Cette légende nous fait entendre comment la foi est née d’une mémoire, dans la formation d’un récit. Le feu divin ne s’alluma plus, la parole devint mystérieuse et les lieux incertains, mais le récit les enveloppa et les redonna vie, et il se transmit de génération en génération ; un jour le récit prit la forme du texte, écrits et recopiés sur les parchemins ; et les parchemins s’allongèrent, devinrent des rouleaux, des livres saints. Ainsi apparurent les religions du livre.

Bien que beaucoup le pensent, mais le christianisme n’est pas une religion du livre. La foi chrétienne ne repose pas sur une mémoire, un récit ou un texte. Si à l’origine de cette foi se trouva une Parole, la Parole de Dieu – nous savons que cette Parole s’est faite chair, et elle a habité parmi nous. Et le mystère de l’incarnation est bien plus qu’une mémoire, une réalité historique qui n’appartient qu’à une certaine époque du passé – il se renouvelle et s’actualise chaque jour : là où la sainte Messe est célébrée, le Verbe qui s’est fait chair se fait pour nous Eucharistie ; et le même Christ se donne à nous aujourd’hui comme il s’est donné pour nous il y a deux mille ans sur la Croix. Notre religion est une religion du temps présent. Et notre foi n’est ni un concept abstrait de je ne sais quelle métaphysique, ni une nostalgie mystique qui nous lie à une réalité lointaine ; notre foi est incarnée, elle est charnelle, elle est actuelle. Et au cœur de cette foi, se trouve l’Eucharistie.

Qu’est-ce que l’Eucharistie ? L’Apôtre Paul affirme sans aucune ambiguïté dans sa première Épître aux Corinthiens : « La coupe de bénédiction que nous bénissons, n’est-elle pas communion au sang du Christ ? Le pain que nous rompons, n’est-il pas communion au corps du Christ ? » (1Co 10,16). Quelques décennies plus tard, saint Ignace d’Antioche, disciples direct des Apôtres saint Pierre et saint Jean selon la Tradition, et martyrisé en 117, a écrit ceci dans sa lettre aux Smyrniotes : Qu’ils s’abstiennent de l’Eucharistie et de la prière, ceux qui « ne confessent pas que l’Eucharistie est la chair de notre Sauveur Jésus-Christ, (chair) qui a souffert pour nos péchés et que dans sa bonté le Père a ressuscité » (VII,1). Il est certain que, bien avant les élaborations studieuses des théologiens médiévaux, le réalisme eucharistique est déjà bien ancré dans la foi des chrétiens dès la première génération. Dans le très saint Sacrement du Corps et du Sang du Christ, nous ne recevons rien de moins que le Christ Jésus, le Fils du Dieu vivant : dans ce sacrement, Il se donne à nous, afin que nous recevions en plénitude la tendresse et la miséricorde du Père. Pour le chrétien qui vit dans le monde, il n’y a sous le Ciel rien de plus grand, de plus divin, de plus noble que la très sainte Eucharistie – par l’Eucharistie, il entre réellement en communion avec Dieu, et en Dieu, il entre communion avec tous ceux qui ont reçu le don de la seule foi qui procure le salut éternel.

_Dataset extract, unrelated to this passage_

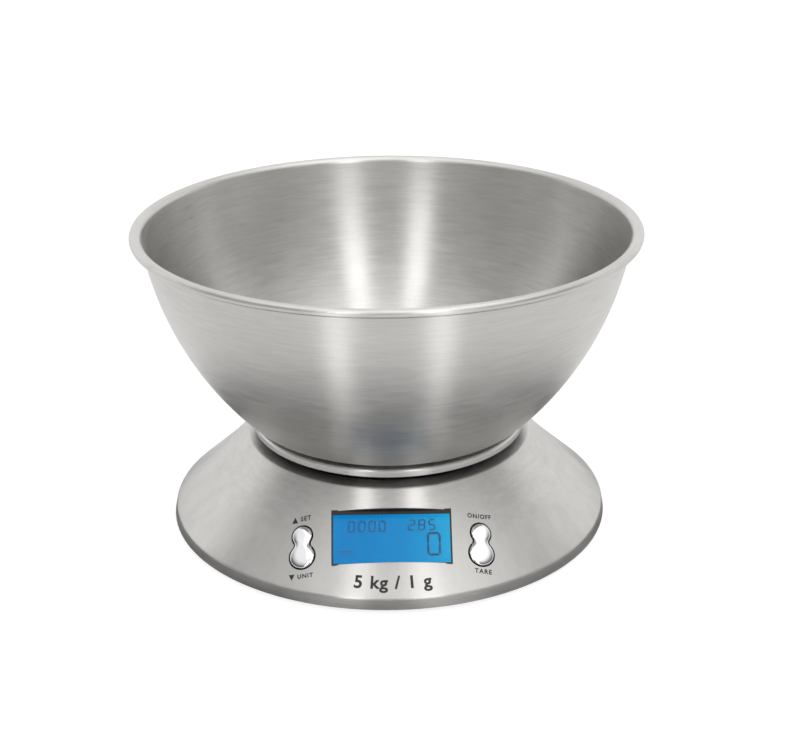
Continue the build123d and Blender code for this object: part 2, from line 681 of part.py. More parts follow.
def platform_carrier():
    """The black drum that joins the plate to the load cell's free end."""
    top = BOWL_BASE_Z - SHEET - ADHESIVE
    step_top = CARRIER_STEP_Z + CARRIER_STEP
    inner = CARRIER_DRUM_R - CARRIER_WALL
    body = tube_z(CARRIER_DRUM_R, CARRIER_FLOOR_Z, top)
    body += tube_z(CARRIER_STEP_R, CARRIER_STEP_Z, step_top) + tube_z(CARRIER_FLANGE_R, step_top, top)
    body -= tube_z(inner, CARRIER_FLOOR_Z + CARRIER_FLOOR, top)
    for angle in range(0, 180, 60):
        rib = slab((-inner, inner), (-CARRIER_RIB / 2, CARRIER_RIB / 2), (CARRIER_FLOOR_Z, top - 1))
        body += Rot(0, 0, angle + 30) * rib
    pad_low = CARRIER_FLOOR_Z + CARRIER_FLOOR
    for x in cell_end_xs(1):
        body -= tube_z(CELL_SCREW_R * SCREW_HEAD_RATIO + HEAD_FIT, pad_low, top, x, 0)
        body -= tube_z(CELL_SCREW_R + SMALL, CARRIER_FLOOR_Z - CUT, pad_low + CUT, x, 0)
    return body


def bowl_path():
    """The bowl's outer outline, from its centre to the end of its rolled rim."""
    edge_z = BOWL_BASE_Z + BOWL_BASE_EDGE_R
    reach = BOWL_ARC_R - BOWL_BASE_EDGE_R
    edge_r = BOWL_ARC_CENTRE_R + sqrt(reach ** 2 - (BOWL_ARC_CENTRE_Z - edge_z) ** 2)
    base = Polyline((0, BOWL_BASE_Z + BOWL_PUSH_UP), (BOWL_PUSH_UP_R, BOWL_BASE_Z + BOWL_PUSH_UP),
                    (BOWL_FOOT_RING_R, BOWL_BASE_Z), (edge_r, BOWL_BASE_Z))
    start_angle = degrees(atan2(edge_z - BOWL_ARC_CENTRE_Z, edge_r - BOWL_ARC_CENTRE_R))
    end_angle = degrees(asin((BOWL_RIM_START_Z - BOWL_ARC_CENTRE_Z) / BOWL_ARC_R))
    edge = JernArc(base @ 1, (1, 0), BOWL_BASE_EDGE_R, 90 + start_angle)
    wall = JernArc(edge @ 1, edge % 1, BOWL_ARC_R, end_angle - start_angle)
    rise = degrees(atan2((wall % 1).Y, (wall % 1).X))
    rim_in = JernArc(wall @ 1, wall % 1, RIM_INNER_BEND_R, -rise)
    rim_top = Line(rim_in @ 1, rim_in @ 1 + Vector(RIM_FLAT, 0))
    rim_out = JernArc(rim_top @ 1, (1, 0), RIM_OUTER_BEND_R, -RIM_CURL)
    return base.edges() + [edge, wall, rim_in, rim_top, rim_out]


def bowl():
    """The spun bowl with its rolled rim."""
    path = Wire(bowl_path())
    return spin(make_face(path.offset_2d(BOWL_WALL, side=Side.LEFT, closed=True)))


# ---------------------------------------------------------------- display module

def lcd_bezel():
    """The black frame: its top follows the shell's underside, its back holds the board."""
    inside = under_shell(SHEET + SMALL)
    body = display_block(BEZEL_WIDTH, BEZEL_HEIGHT, -3, BOARD_DEPTH)
    for u, v in ear_places():
        body += display_post(u, v, EAR_R, EAR_DEPTH, BOARD_DEPTH)
    body &= inside
    aperture = (WINDOW_WIDTH - 2 * APERTURE_INSET, WINDOW_HEIGHT - 2 * APERTURE_INSET)
    body -= display_block(*aperture, -4, BOARD_DEPTH)
    body -= display_block(POCKET_WIDTH, POCKET_HEIGHT, LENS_DEPTH, BOARD_DEPTH)
    for u, v in ear_places():
        body -= display_post(u, v, BOARD_SCREW_R + HOLE_FIT, EAR_DEPTH, BOARD_DEPTH)
    return body


def display_window():
    """The clear flat window over the display."""
    size = (POCKET_WIDTH - 2 * HOLE_FIT, POCKET_HEIGHT - 2 * HOLE_FIT)
    return display_block(*size, LENS_DEPTH + SMALL, LENS_DEPTH + LENS_THICK)


def lcd_glass():
    """The liquid-crystal cell."""
    size = (POCKET_WIDTH - 4 * HOLE_FIT, POCKET_HEIGHT - 4 * HOLE_FIT)
    return display_block(*size, LCD_DEPTH, LCD_DEPTH + LCD_THICK)


def backlight_guide():
    """The light guide behind the liquid-crystal cell."""
    size = (POCKET_WIDTH - 2 * GUIDE_INSET[0], POCKET_HEIGHT - 2 * GUIDE_INSET[1])
    return display_block(*size, GUIDE_DEPTH, GUIDE_DEPTH + GUIDE_THICK)


def zebra_strips():
    """Two conductive rubber strips between the cell and the board."""
    low = LCD_DEPTH + LCD_THICK + THREAD_FIT
    row = POCKET_HEIGHT / 2 - ZEBRA_INSET
    high = BOARD_DEPTH - THREAD_FIT
    return group(display_block(ZEBRA_LENGTH, ZEBRA_WIDTH, low, high, v) for v in (-row, row))


def main_board():
    """The circuit board behind the display."""
    height = BOARD_TOP_V - BOARD_BOTTOM_V
    middle = (BOARD_TOP_V + BOARD_BOTTOM_V) / 2
    board = display_block(BOARD_WIDTH, height, BOARD_DEPTH, BOARD_DEPTH + BOARD_THICK, middle)
    for u, v in ear_places():
        board -= display_post(u, v, BOARD_SCREW_R + HOLE_FIT, BOARD_DEPTH - CUT, CONNECTOR_DEPTH + CUT)
    return board


def on_board(u, v):
    """A place on the board's back, with local z towards the display."""
    return display_plane() * Pos(u, v, -CONNECTOR_DEPTH)


def board_chips():
    """The controller under its resin cap and the converter."""
    cap = on_board(*CAP_UV) * hanging(CAP_R, CAP_HEIGHT)
    return group((cap, on_board(*CONVERTER_UV) * hanging_box(CONVERTER)))


def board_parts():
    """Small passive parts and two electrolytic capacitors."""
    parts = [on_board(-20 + 3.5 * index, -11.5) * hanging_box(PASSIVE) for index in range(8)]
    parts += [on_board(17, 2 + 3 * index) * hanging_box(PASSIVE) for index in range(4)]
    parts += [on_board(u, v) * hanging(CAPACITOR_R, CAPACITOR_HEIGHT) for u, v in CAPACITOR_UVS]
    return group(parts)


def board_screws():
    """The screws through the board and the bezel's ears into the chassis."""
    fixing = screw(BOARD_SCREW_R, CONNECTOR_DEPTH - BOARD_SCREW_END_DEPTH, BOARD_SCREW_HEAD)
    return group(on_board(u, v) * fixing for u, v in ear_places())


def connectors():
    """The two wire sockets on the board's back."""
    return group(on_board(u, v) * hanging_box(CONNECTOR) for u, v in (CELL_PLUG_UV, POWER_PLUG_UV))


# ---------------------------------------------------------------- rockers

def rocker(side):
    """A plated rocker: domed cap, pivot lug and two plungers."""
    cap = extrude(peanut(), BUTTON_PROUD + BUTTON_DEPTH)
    cap = fillet(cap.edges().group_by(Axis.Z)[-1], BUTTON_EDGE_R)
    cap = Pos(0, 0, -BUTTON_DEPTH) * cap
    cap += Pos(0, PIN_V, -BUTTON_DEPTH) * hanging_box(LUG)
    for v in KEY_CENTRES_V:
        cap += Pos(0, v, -BUTTON_DEPTH) * hanging(PLUNGER_R, PLUNGER_END_DEPTH - BUTTON_DEPTH)
    cap -= Pos(0, PIN_V, -PIN_DEPTH) * Rot(0, 90, 0) * Cylinder(PIN_R + PIN_CLEARANCE, 2 * LUG[0])
    return button_plane(side) * cap


def rocker_pin(side):
    """The pin that the rocker tilts on."""
    pin = Rot(0, 90, 0) * Cylinder(PIN_R, 2 * PIN_EAR_U + PIN_EAR[0] - 2 * HOLE_FIT)
    return button_plane(side) * Pos(0, PIN_V, -PIN_DEPTH) * pin


def keypad(side):
    """A silicone mat with one dome below each plunger."""
    base = slab((-KEYPAD_HALF_U, KEYPAD_HALF_U), KEYPAD_V, (-KEYPAD_DEPTH - KEYPAD_BASE, -KEYPAD_DEPTH))
    for v in KEY_CENTRES_V:
        dome = Cone(KEY_DOME_R, PLUNGER_R, KEY_DOME, align=(Align.CENTER, Align.CENTER, Align.MIN))
        base += Pos(0, v, -KEYPAD_DEPTH) * dome
    return button_plane(side) * base


def key_board(side):
    """The small board under a rocker."""
    z_range = (-KEY_BOARD_DEPTH - KEY_BOARD_THICK, -KEY_BOARD_DEPTH)
    board = slab((-KEY_BOARD_HALF_U, KEY_BOARD_HALF_U), KEY_BOARD_V, z_range)
    tab_x = sorted((side * KEY_BOARD_HALF_U, side * KEY_TAB_U))
    board += slab(tab_x, KEY_TAB_V, z_range)
    for u, v in KEY_POSTS_UV:
        board -= Pos(side * u, v, -KEY_BOARD_DEPTH) * Cylinder(KEY_SCREW_R + HOLE_FIT, 3 * KEY_BOARD_THICK)
    return button_plane(side) * board


def key_board_screws():
    """The screws that hold the two small boards."""
    screws = []
    for side in (-1, 1):
        for u, v in KEY_POSTS_UV:
            place = button_plane(side) * Pos(side * u, v, -KEY_BOARD_DEPTH - KEY_BOARD_THICK)
            screws.append(place * screw(KEY_SCREW_R, KEY_SCREW_LENGTH, KEY_SCREW_HEAD))
    return group(screws)


# ---------------------------------------------------------------- wires

def wire_radii(points):
    """Bend radii: a share of the shorter run, over the tangent of half the turn."""
    radii = []
    for before, here, after in zip(points, points[1:], points[2:]):
        first = Vector(*here) - Vector(*before)
        second = Vector(*after) - Vector(*here)
        half_turn = radians(first.get_angle(second)) / 2
        radii.append(WIRE_BEND_SHARE * min(first.length, second.length) / tan(half_turn))
    return radii


def wire(name, points, radius):
    """A round wire along straight runs and tangent arcs."""
    radii = wire_radii(points)
    path = FilletPolyline(*points, radius=radii)
    solid = sweep(Plane(path @ 0, z_dir=path % 0) * Circle(radius), path=path, transition=Transition.RIGHT)
    fullness = solid.volume / (pi * radius ** 2 * path.length)
    print(name, "radii", [round(value, 1) for value in radii], "volume ratio", round(fullness, 3))
    return solid


def board_point(uv, depth):
    """A point in the display's plane, as an X, Y, Z triple."""
    return tuple(display_plane().from_local_coords(Vector(uv[0], uv[1], -depth)))


def load_cell_cable():
    """From the load cell's fixed end to its socket on the main board."""
    socket = CONNECTOR_DEPTH + CONNECTOR[2]
    points = [(-18, -CELL_SECTION / 2, 22), (-18, -13, 22), (-23, -26, 17), (-27, -38, 13), (-23, -50, 12),
              board_point(CELL_PLUG_UV, socket + 7), board_point(CELL_PLUG_UV, socket)]
    return wire("load_cell_cable", points, CABLE_R)


def battery_lead(name, shift):
    """From the battery box, round the load cell, to the power socket."""
    socket = CONNECTOR_DEPTH + CONNECTOR[2]
    plug = (POWER_PLUG_UV[0] + shift, POWER_PLUG_UV[1])
    bends = ((22, 40, 10), (44, 28, 12), (56, 8, 12), (54, -16, 12), (44, -36, 12), (30, -50, 12))
    points = [(22 + shift, BATTERY_BOX_Y[0] - BOX_WALL, 10)]
    points += [(x + shift, y, z) for x, y, z in bends]
    points += [board_point(plug, socket + 6), board_point(plug, socket)]
    return wire(name, points, LEAD_R)


def key_lead(side):
    """From a rocker's board to the back of the main board."""
    back = -KEY_BOARD_DEPTH - KEY_BOARD_THICK
    run = [button_plane(side).from_local_coords(Vector(0, KEY_LEAD_V, z)) for z in (back, back - 4)]
    target = (side * KEY_LEAD_UV[0], KEY_LEAD_UV[1])
    points = [tuple(point) for point in run]
    points += [board_point(target, CONNECTOR_DEPTH + 4), board_point(target, CONNECTOR_DEPTH)]
    return wire(f"key_lead {side}", points, KEY_LEAD_R)


def main():
    """Builds and writes every sub-part."""
    os.makedirs("parts", exist_ok=True)
    save("bowl", bowl())
    save("platform_plate", platform_plate())
    save("platform_adhesive", platform_adhesive())
    save("platform_carrier", platform_carrier())
    save("carrier_screws", carrier_screws())
    save("load_cell_beam", load_cell())
    save("spacer_fixed_end", cell_spacer(-1))
    save("spacer_free_end", cell_spacer(1))
    save("load_cell_screws", cell_screws())
    save("overload_stop_screw", stop_screw())
    save("strain_gauges", strain_gauges())
    save("gauge_sealant", gauge_sealant())
    save("base_shell", base_shell())
    save("inner_chassis", chassis())
    save("bottom_tray", tray())
    save("cover_screws", cover_screws())
    for name, (x, y) in foot_places().items():
        save(f"foot_{name}", foot(x, y))
    save("battery_door", battery_door())
    for index, y in enumerate(BATTERY_Y):
        save(f"battery_{index + 1}", battery(y, turned=bool(index)))
    save("battery_springs", battery_springs())
    save("battery_plates", battery_plates())
    save("lcd_bezel", lcd_bezel())
    save("display_window", display_window())
    save("lcd_glass", lcd_glass())
    save("backlight_guide", backlight_guide())
    save("zebra_strips", zebra_strips())
    save("main_board", main_board())
    save("board_chips", board_chips())
    save("board_parts", board_parts())
    save("board_screws", board_screws())
    save("wire_sockets", connectors())
    for name, side in (("left", -1), ("right", 1)):
        save(f"{name}_rocker", rocker(side))
        save(f"{name}_rocker_pin", rocker_pin(side))
        save(f"{name}_keypad", keypad(side))
        save(f"{name}_key_board", key_board(side))
        save(f"{name}_key_lead", key_lead(side))
    save("key_board_screws", key_board_screws())
    save("load_cell_cable", load_cell_cable())
    save("battery_lead_red", battery_lead("battery_lead_red", -LEAD_SPREAD))
    save("battery_lead_black", battery_lead("battery_lead_black", LEAD_SPREAD))


main()
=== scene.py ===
"""Looks for a kitchen scale: spun steel bowl and base, backlit display, plated rockers and what is inside."""

import logging
import math
from dataclasses import dataclass, field
from enum import Enum
from typing import Callable, Iterable, Sequence

import bmesh
import bpy
from mathutils import Matrix, Vector

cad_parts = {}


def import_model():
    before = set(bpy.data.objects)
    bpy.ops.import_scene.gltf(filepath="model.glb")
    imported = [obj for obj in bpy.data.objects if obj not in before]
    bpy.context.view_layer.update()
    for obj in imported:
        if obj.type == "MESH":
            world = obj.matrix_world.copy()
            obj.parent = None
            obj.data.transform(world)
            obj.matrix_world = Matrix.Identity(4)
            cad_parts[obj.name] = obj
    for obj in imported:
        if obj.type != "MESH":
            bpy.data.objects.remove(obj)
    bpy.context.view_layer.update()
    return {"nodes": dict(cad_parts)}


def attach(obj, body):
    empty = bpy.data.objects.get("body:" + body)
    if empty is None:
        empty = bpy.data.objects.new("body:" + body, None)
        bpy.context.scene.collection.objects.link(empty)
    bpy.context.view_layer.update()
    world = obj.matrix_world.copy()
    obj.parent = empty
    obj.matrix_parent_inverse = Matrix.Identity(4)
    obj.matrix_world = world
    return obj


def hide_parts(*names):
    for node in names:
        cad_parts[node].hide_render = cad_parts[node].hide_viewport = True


MM = 0.001
log = logging.getLogger("scale")
Point2 = tuple[float, float]
Point3 = tuple[float, float, float]
Socket = bpy.types.NodeSocket
NodeTree = bpy.types.NodeTree
Material = bpy.types.Material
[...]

Avec une incomparable ardeur pure, saint François d’Assise, un des plus grands saint de l’histoire de la chrétienté, exhorta ainsi ses frères à l’adoration de la très sainte Eucharistie : « Que l'homme tout entier craigne, que le monde entier tremble, et que le ciel exulte quand le Christ, Fils du Dieu vivant, est sur l'autel dans la main du prêtre ! Ô admirable profondeur et stupéfiante faveur ! Ô humilité sublime ! Ô humble sublimité ! Que le Seigneur de l'univers, Dieu et Fils de Dieu, s'humilie au point de se cacher pour notre salut sous une modique forme de pain ! Voyez, frères, l'humilité de Dieu et répandez vos cœurs devant Lui ; humiliez-vous, vous aussi, pour être exaltés par Lui. Ne retenez donc pour vous rien de vous(-même), afin que vous receviez tout entier celui qui se donne à vous tout entier. » (Epistola toti ordini, 26-29)

Celui qui se donne à nous tout entier, Celui qui s’humilie afin de pouvoir nous aimer, nous sauver, nous élever, nous donner la vie – Il est là, il est présent dans la très sainte Eucharistie, dans le Sacrement de son Amour. Notre Dieu nous est si proche.